The AAIB said the plane went into the manoeuvre at 200 feet.

David Learmount, a former pilot and RAF flying instructor, claimed the crash would not have happened if the plane had started at a higher altitude.

He told the Press Association: "When you go into a vertical manoeuvre you tend to go out of it in the same height you go in, but it's easy to come out of it slightly lower - you don't have to take much of a misjudgement to do that.

"If you go into it low you have reduced the room for error."

Mr Learmount, who is consulting editor of Flightglobal online magazine, added: " If he had been 500 feet when he entered the manoeuvre and done exactly the same thing 11 people would be alive today."

The AAIB found that the pilot and his seat were thrown from the cockpit as the plane hit the ground. The investigation has not yet determined whether this was caused by an attempted ejection or the impact of the crash.

According to the interim report the Hawker Hunter was not fitted with a flight recorder but there were two "image recording cameras" mounted within the cockpit.

One was located between the two seats, giving a partial view of the pilot and instrument panel, as well as a view through the cockpit canopy and windscreen.

The report stated: "To date no abnormal indications have been identified.

"Throughout the flight, the aircraft appeared to be responding to the pilot's control inputs."

The other camera was mounted at the base of the windscreen looking over the nose.

The preliminary report noted that investigators have received a "large amount" of video and photographs of the aircraft from various locations around Shoreham Airport, where the airshow was taking place.

Many of these are in high definition and will be analysed in a bid to determine the parameters of the jet's manoeuvres, including flight path and speed.

The AAIB said the pilot carried out a pre-flight inspection before taking off from North Weald Airfield, Essex, to fly to Shoreham and there were "no reported defects".
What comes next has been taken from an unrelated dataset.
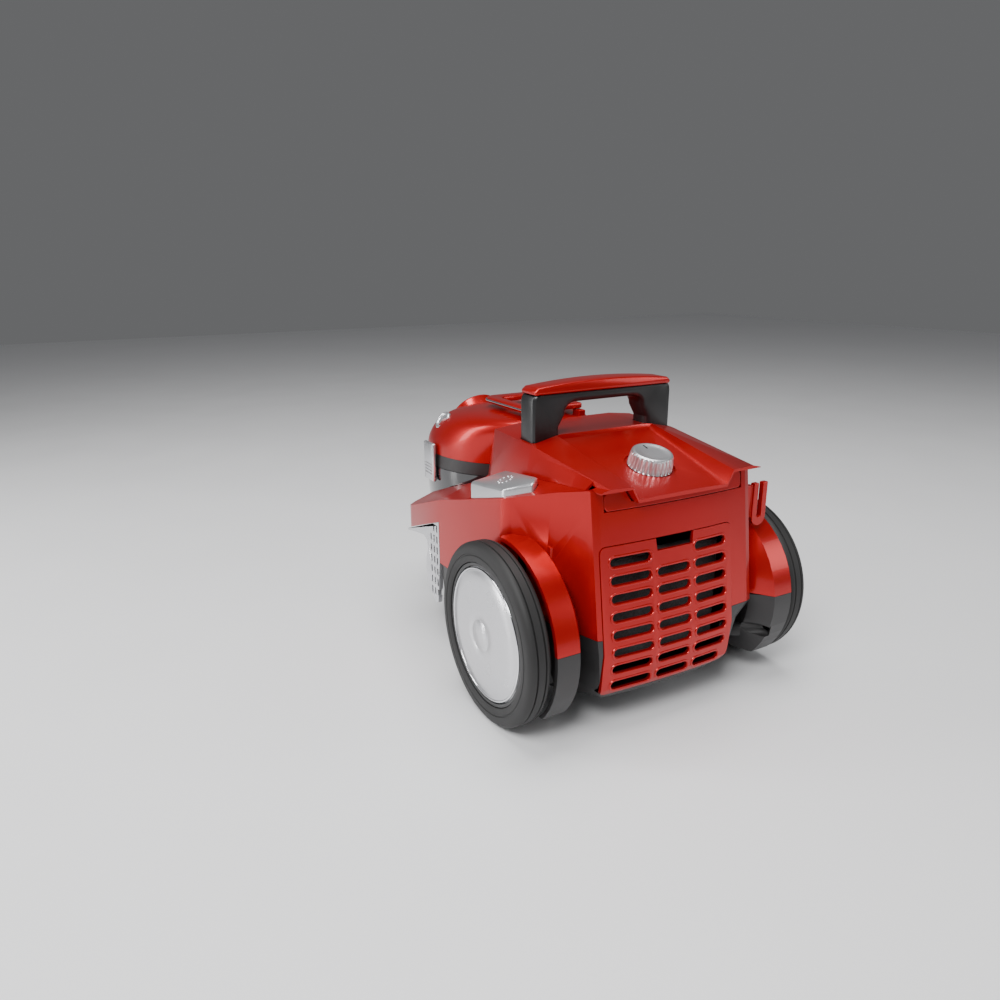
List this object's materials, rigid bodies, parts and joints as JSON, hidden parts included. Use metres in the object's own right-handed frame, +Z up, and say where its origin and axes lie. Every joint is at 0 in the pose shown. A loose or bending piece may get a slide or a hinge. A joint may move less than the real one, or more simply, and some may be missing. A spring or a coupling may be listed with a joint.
{
  "type": "canister vacuum cleaner",
  "caption": "Bagless canister vacuum cleaner with a removable cyclone dust container, carrying handle, power knob, foot pedals, exhaust grille door and large rear wheels.",
  "frame": {"origin": "centre of the bounding box, on the floor", "axes": "+Z up, -Y to the front with the dust container and hose inlet, +Y to the rear with the exhaust grille, +X to the machine's left"},
  "size_m": [0.304, 0.401, 0.278],
  "materials": {
    "red_shell": "glossy red moulded plastic with a fine metallic look",
    "dark_plastic": "dark warm grey satin moulded plastic",
    "black_plastic": "black satin plastic",
    "tyre_rubber": "matte dark grey soft tread",
    "silver_plastic": "silver painted plastic, satin",
    "steel": "ground steel",
    "smoked": "polished smoked black plastic",
    "grey_plastic": "mid grey moulded plastic",
    "foam": "black open foam",
    "copper": "copper winding"
  },
  "bodies": {
    "body": {"base": "dark_plastic", "upper_shell": "red_shell", "top_cover": "red_shell", "rear_trim_panel": "red_shell", "handle_grip": "black_plastic", "handle_strip": "red_shell", "side_trim_left": "silver_plastic", "side_trim_right": "silver_plastic", "parking_clip": "red_shell", "exhaust_filter": "foam", "axle_left": "steel", "axle_right": "steel", "motor_housing": "grey_plastic", "motor_mount": "tyre_rubber", "pre_motor_filter": "foam", "reel_spindle": "steel", "cord_gland": "tyre_rubber", "pedal_spring_left": "steel", "pedal_spring_right": "steel"},
    "wheel_left": {"tyre_left": "tyre_rubber", "rim_left": "black_plastic", "hubcap_left": "silver_plastic"},
    "wheel_right": {"tyre_right": "tyre_rubber", "rim_right": "black_plastic", "hubcap_right": "silver_plastic"},
    "caster": {"caster_fork": "dark_plastic", "caster_axle": "steel"},
    "caster_roller": {"caster_wheel": "tyre_rubber"},
    "motor": {"motor_shaft": "steel", "motor_fan": "silver_plastic", "motor_rotor": "copper"},
    "reel": {"cord_reel": "dark_plastic"},
    "knob": {"power_knob": "silver_plastic", "knob_shaft": "black_plastic"},
    "pedal_power": {"power_pedal": "silver_plastic"},
    "pedal_rewind": {"rewind_pedal": "silver_plastic"},
    "catch": {"docking_catch": "black_plastic"},
    "grille": {"exhaust_grille": "red_shell"},
    "container": {"container_shell": "smoked", "cyclone": "grey_plastic", "lid_frame": "dark_plastic"},
    "lid": {"container_lid": "red_shell", "inlet_collar": "black_plastic"},
    "latch_left": {"lid_latch_left": "silver_plastic"},
    "latch_right": {"lid_latch_right": "silver_plastic"},
    "lid_handle": {"container_handle": "red_shell"}
  },
  "joints": [
    {"name": "wheel_left_roll", "type": "hinge", "parent": "body", "child": "wheel_left", "pos_m": [0.129, 0.12, 0.079], "axis": [1, 0, 0], "continuous": true},
    {"name": "wheel_right_roll", "type": "hinge", "parent": "body", "child": "wheel_right", "pos_m": [-0.129, 0.12, 0.079], "axis": [1, 0, 0], "continuous": true},
    {"name": "caster_swivel", "type": "hinge", "parent": "body", "child": "caster", "pos_m": [0, -0.142, 0.028], "axis": [0, 0, 1], "continuous": true},
    {"name": "caster_roll", "type": "hinge", "parent": "caster", "child": "caster_roller", "pos_m": [0, -0.134, 0.0125], "axis": [1, 0, 0], "continuous": true},
    {"name": "motor_spin", "type": "hinge", "parent": "body", "child": "motor", "pos_m": [0, 0.022, 0.125], "axis": [0, 1, 0], "continuous": true},
    {"name": "reel_spin", "type": "hinge", "parent": "body", "child": "reel", "pos_m": [0, 0.082, 0.027], "axis": [0, 0, 1], "continuous": true},
    {"name": "knob_turn", "type": "hinge", "parent": "body", "child": "knob", "pos_m": [0, 0.145, 0.21164], "axis": [0, 0.2505, 0.9681], "range_deg": [-135, 135]},
    {"name": "power_pedal_press", "type": "slide", "parent": "body", "child": "pedal_power", "axis": [0, 0, -1], "range_m": [0, 0.004], "stiffness_N_per_m": 700, "springref_m": -0.002, "deforming": ["pedal_spring_left"]},
    {"name": "rewind_pedal_press", "type": "slide", "parent": "body", "child": "pedal_rewind", "axis": [0, 0, -1], "range_m": [0, 0.004], "stiffness_N_per_m": 700, "springref_m": -0.002, "deforming": ["pedal_spring_right"]},
    {"name": "catch_press", "type": "slide", "parent": "body", "child": "catch", "axis": [0, 1, 0], "range_m": [0, 0.003], "stiffness_N_per_m": 400, "springref_m": -0.001},
    {"name": "grille_hinge", "type": "hinge", "parent": "body", "child": "grille", "pos_m": [0, 0.1905, 0.039], "axis": [-1, 0, 0], "range_deg": [0, 70]},
    {"name": "container_slide", "type": "slide", "parent": "body", "child": "container", "axis": [0, -1, 0], "range_m": [0, 0.2]},
    {"name": "lid_lift", "type": "slide", "parent": "container", "child": "lid", "axis": [0, 0, 1], "range_m": [0, 0.06]},
    {"name": "latch_left_open", "type": "hinge", "parent": "lid", "child": "latch_left", "pos_m": [0.088, -0.114, 0.19], "axis": [0, -1, 0], "range_deg": [0, 55]},
    {"name": "latch_right_open", "type": "hinge", "parent": "lid", "child": "latch_right", "pos_m": [-0.088, -0.114, 0.19], "axis": [0, 1, 0], "range_deg": [0, 55]},
    {"name": "lid_handle_lift", "type": "hinge", "parent": "lid", "child": "lid_handle", "pos_m": [0, -0.006, 0.2376], "axis": [-1, 0, 0], "range_deg": [0, 80]}
  ]
}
The document added: "The pilot was described as being in good spirits and looking forward to the flight."

Most of the aircraft w reckage has been recovered and sent to the AAIB's headquarters in Farnborough, Hampshire. Work continues to locate some small pieces of the plane.

The victims have been named as retired engineer James Graham Mallinson, 72, from Newick, near Lewes; window cleaner and general builder Mark Trussler, 54, from Worthing; cycling friends Dylan Archer, 42, from Brighton, and Richard Smith, 26, from Hove; NHS manager Tony Brightwell, 53, from Hove; grandfather Mark Reeves, 53, from Seaford; Worthing United footballers Matthew Grimstone and Jacob Schilt, both 23; personal trainer Matt Jones, 24; wedding chauffeur Maurice Abrahams, 76; and Daniele Polito, 23, from Worthing.

The inquest into their deaths was opened and adjourned at a hearing in Horsham on Wednesday.